• **TASK DESCRIPTION**
Which lines contain the string "objects"? Please list every one of them.

• **DATA SHOWN**
## start
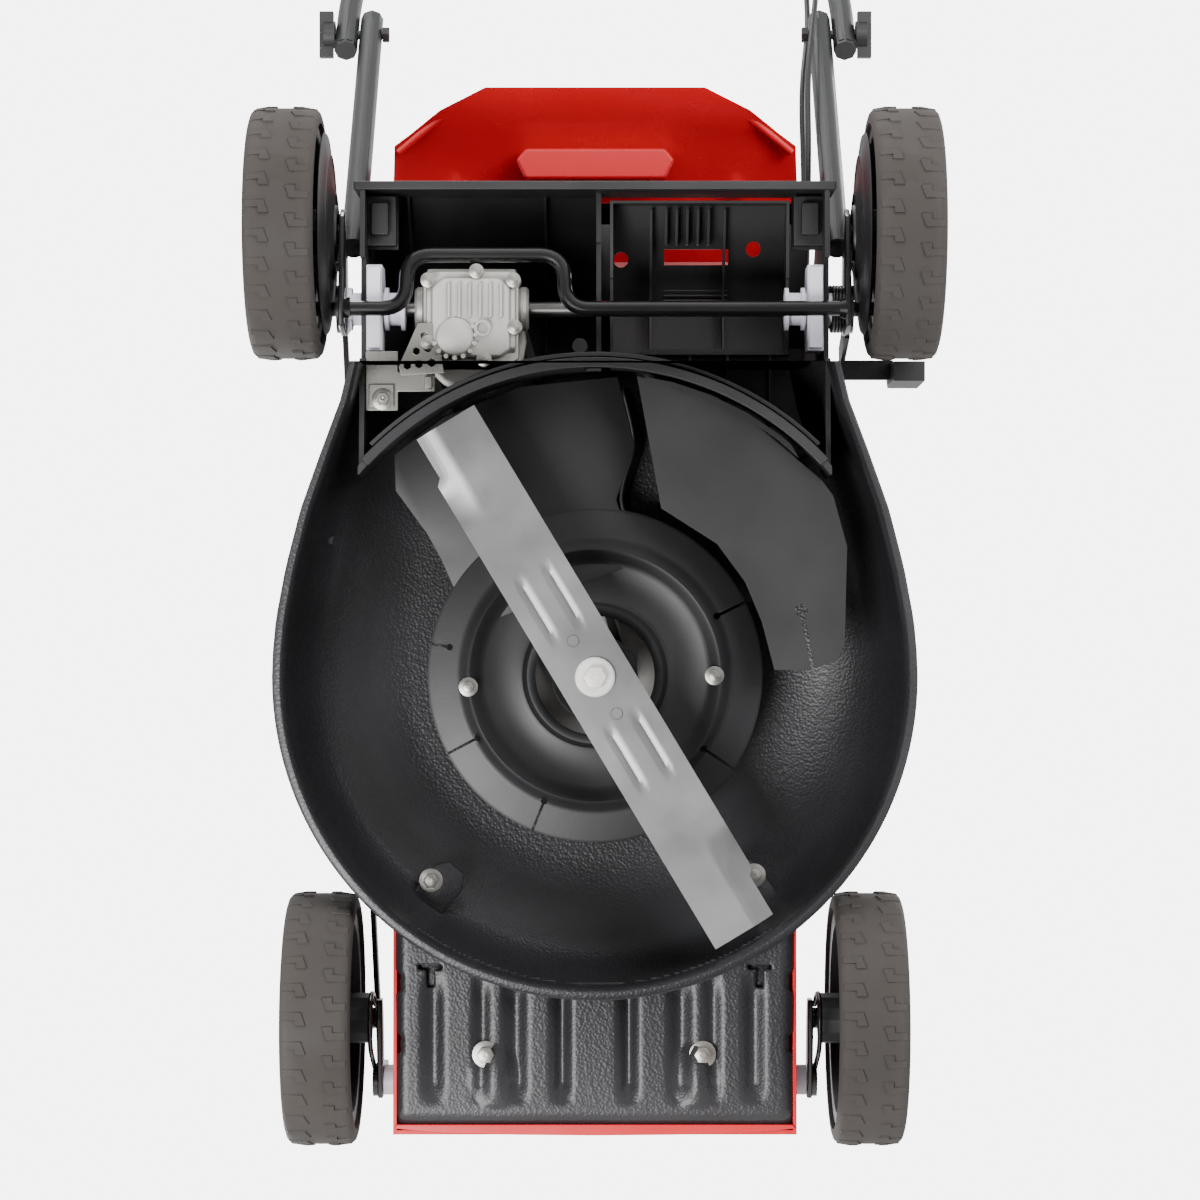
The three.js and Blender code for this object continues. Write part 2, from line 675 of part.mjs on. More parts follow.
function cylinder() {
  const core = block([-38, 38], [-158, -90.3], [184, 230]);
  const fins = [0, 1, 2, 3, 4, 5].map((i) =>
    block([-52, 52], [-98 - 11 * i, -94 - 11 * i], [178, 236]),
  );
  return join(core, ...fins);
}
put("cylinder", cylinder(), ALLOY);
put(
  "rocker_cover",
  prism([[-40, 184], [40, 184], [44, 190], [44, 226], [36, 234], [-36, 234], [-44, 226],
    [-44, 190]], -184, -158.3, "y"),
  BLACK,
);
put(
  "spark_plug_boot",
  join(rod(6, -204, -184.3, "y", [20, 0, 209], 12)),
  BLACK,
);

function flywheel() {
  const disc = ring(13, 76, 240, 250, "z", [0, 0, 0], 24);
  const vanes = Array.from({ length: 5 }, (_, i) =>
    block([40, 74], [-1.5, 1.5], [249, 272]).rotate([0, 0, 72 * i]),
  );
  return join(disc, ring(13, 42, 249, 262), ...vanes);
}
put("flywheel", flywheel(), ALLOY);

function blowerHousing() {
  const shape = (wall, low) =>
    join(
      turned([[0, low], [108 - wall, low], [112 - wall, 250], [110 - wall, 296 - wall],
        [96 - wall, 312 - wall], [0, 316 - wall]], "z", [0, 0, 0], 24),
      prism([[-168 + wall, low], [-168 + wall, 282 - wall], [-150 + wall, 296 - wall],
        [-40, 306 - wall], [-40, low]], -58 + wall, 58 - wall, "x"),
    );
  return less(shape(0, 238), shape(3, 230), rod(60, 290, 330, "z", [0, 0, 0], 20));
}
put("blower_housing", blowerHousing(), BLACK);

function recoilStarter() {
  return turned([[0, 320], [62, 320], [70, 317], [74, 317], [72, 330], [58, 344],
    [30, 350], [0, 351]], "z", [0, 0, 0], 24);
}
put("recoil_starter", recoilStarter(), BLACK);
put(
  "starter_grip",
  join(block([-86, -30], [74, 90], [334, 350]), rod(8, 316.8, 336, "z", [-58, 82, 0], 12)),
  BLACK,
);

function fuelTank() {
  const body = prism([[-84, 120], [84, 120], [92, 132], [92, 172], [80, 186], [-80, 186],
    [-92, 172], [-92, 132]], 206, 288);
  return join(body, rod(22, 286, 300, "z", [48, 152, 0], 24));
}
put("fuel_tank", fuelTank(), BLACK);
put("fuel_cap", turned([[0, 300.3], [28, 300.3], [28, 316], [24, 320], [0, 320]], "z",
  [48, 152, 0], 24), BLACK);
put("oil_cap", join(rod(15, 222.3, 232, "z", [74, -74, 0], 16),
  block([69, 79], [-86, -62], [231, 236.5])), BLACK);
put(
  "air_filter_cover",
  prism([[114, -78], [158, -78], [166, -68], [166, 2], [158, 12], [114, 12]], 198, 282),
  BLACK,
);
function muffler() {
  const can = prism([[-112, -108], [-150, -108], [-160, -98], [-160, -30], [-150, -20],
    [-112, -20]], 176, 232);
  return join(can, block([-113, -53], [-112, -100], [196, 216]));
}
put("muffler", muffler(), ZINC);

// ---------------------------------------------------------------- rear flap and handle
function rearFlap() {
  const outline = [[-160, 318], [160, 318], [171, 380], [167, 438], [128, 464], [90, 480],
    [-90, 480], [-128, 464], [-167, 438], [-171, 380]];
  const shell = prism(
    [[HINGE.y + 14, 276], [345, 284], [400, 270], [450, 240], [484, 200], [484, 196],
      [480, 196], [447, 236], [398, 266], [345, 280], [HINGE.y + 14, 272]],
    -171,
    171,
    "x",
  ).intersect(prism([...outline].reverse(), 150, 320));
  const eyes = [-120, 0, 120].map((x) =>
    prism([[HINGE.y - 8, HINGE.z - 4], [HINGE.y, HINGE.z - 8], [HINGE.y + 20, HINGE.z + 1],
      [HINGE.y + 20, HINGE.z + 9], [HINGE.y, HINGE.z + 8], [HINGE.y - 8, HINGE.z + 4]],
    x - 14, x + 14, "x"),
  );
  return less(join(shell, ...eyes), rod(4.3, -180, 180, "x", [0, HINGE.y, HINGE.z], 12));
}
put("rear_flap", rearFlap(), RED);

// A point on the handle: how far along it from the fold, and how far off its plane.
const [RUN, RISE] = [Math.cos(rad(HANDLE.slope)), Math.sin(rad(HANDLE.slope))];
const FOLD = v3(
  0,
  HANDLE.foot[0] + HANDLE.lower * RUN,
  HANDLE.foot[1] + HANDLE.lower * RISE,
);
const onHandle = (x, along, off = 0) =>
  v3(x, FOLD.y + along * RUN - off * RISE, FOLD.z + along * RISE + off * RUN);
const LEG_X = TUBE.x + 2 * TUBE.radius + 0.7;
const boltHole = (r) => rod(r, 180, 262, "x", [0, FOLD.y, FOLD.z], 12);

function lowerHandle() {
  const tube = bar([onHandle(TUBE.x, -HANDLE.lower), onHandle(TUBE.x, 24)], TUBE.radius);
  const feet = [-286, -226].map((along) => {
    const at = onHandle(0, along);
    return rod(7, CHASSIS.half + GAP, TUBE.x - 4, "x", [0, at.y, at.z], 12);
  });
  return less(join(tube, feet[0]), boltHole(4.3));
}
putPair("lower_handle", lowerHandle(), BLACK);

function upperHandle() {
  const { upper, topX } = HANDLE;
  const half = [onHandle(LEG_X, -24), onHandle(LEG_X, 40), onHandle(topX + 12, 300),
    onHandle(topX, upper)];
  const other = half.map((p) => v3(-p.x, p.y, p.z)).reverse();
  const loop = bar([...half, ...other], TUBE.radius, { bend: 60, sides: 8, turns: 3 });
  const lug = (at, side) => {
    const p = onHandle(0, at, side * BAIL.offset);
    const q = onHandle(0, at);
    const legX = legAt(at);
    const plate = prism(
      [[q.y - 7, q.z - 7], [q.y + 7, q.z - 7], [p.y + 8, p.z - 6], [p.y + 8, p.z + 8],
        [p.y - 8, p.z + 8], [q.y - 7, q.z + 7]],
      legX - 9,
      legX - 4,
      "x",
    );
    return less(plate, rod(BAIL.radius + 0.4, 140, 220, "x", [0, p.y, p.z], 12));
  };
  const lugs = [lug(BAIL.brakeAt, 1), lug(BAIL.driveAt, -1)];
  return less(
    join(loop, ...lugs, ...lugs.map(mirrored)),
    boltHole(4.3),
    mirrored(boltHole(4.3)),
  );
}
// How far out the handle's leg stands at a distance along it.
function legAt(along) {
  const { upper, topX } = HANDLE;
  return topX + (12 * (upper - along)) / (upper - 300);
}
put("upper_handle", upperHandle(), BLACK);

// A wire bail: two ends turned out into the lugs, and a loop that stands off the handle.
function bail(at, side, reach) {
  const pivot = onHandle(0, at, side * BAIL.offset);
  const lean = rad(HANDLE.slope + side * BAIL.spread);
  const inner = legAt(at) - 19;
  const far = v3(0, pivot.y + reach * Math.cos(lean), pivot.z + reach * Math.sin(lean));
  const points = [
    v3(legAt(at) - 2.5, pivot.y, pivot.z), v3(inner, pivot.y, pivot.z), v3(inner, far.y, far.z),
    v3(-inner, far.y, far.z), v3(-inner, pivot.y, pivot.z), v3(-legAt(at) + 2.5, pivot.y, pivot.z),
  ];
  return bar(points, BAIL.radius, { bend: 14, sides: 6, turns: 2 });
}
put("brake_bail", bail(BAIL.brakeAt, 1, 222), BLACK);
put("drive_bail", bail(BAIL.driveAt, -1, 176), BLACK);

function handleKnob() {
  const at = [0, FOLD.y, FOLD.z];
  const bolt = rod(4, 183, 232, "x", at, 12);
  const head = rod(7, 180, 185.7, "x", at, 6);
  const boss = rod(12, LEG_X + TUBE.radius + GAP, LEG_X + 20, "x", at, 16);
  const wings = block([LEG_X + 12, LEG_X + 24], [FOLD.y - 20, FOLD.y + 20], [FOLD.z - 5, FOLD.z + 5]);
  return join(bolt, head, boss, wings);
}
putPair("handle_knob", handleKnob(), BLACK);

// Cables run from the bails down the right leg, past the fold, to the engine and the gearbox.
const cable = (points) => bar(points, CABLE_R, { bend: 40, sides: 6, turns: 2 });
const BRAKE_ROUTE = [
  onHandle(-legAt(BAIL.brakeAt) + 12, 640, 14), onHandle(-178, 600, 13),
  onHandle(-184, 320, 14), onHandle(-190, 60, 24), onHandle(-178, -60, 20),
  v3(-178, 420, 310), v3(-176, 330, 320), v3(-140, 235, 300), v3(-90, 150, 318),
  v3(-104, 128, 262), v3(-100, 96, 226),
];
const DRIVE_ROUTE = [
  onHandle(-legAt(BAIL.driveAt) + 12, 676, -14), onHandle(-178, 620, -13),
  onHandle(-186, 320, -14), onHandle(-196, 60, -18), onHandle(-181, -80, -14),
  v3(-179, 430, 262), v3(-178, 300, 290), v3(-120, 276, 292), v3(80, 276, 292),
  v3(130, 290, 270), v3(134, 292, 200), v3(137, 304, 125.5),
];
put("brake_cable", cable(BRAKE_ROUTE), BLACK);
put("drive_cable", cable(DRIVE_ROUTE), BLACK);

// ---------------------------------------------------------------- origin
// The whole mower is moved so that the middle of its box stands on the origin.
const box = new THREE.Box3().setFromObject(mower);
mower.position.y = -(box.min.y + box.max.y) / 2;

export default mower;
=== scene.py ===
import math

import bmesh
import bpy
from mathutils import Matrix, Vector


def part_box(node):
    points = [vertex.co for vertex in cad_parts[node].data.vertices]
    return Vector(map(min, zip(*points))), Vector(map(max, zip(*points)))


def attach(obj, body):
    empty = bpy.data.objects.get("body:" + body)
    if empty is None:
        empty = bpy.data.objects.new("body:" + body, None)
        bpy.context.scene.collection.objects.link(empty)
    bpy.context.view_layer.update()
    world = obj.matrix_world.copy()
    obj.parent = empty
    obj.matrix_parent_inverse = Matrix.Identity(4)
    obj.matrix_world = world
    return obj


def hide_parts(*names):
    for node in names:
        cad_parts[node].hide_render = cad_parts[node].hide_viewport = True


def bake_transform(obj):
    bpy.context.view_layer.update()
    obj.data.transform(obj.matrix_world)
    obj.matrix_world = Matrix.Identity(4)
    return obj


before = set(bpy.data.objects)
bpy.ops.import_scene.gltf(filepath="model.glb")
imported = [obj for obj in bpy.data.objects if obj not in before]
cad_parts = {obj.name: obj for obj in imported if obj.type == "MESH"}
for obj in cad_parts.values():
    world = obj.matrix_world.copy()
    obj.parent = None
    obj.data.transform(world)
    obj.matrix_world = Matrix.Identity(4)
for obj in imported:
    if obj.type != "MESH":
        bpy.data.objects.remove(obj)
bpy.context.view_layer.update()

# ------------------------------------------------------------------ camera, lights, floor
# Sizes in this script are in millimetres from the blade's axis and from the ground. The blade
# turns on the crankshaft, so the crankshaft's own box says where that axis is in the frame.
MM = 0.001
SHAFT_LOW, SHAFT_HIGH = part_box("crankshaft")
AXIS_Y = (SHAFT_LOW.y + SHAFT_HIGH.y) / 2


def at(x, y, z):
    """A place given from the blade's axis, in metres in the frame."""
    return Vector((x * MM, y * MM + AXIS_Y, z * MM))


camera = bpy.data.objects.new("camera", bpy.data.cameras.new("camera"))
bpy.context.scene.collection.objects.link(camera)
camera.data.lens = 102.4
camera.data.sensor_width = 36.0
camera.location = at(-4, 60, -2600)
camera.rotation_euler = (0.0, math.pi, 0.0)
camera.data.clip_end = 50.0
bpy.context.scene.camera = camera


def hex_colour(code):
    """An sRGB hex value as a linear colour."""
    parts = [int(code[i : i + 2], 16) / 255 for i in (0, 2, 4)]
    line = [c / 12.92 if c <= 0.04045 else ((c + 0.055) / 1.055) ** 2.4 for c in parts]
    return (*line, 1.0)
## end
• **FINAL RESULT**
    empty = bpy.data.objects.get("body:" + body)
        empty = bpy.data.objects.new("body:" + body, None)
        bpy.context.scene.collection.objects.link(empty)
before = set(bpy.data.objects)
imported = [obj for obj in bpy.data.objects if obj not in before]
        bpy.data.objects.remove(obj)
camera = bpy.data.objects.new("camera", bpy.data.cameras.new("camera"))
bpy.context.scene.collection.objects.link(camera)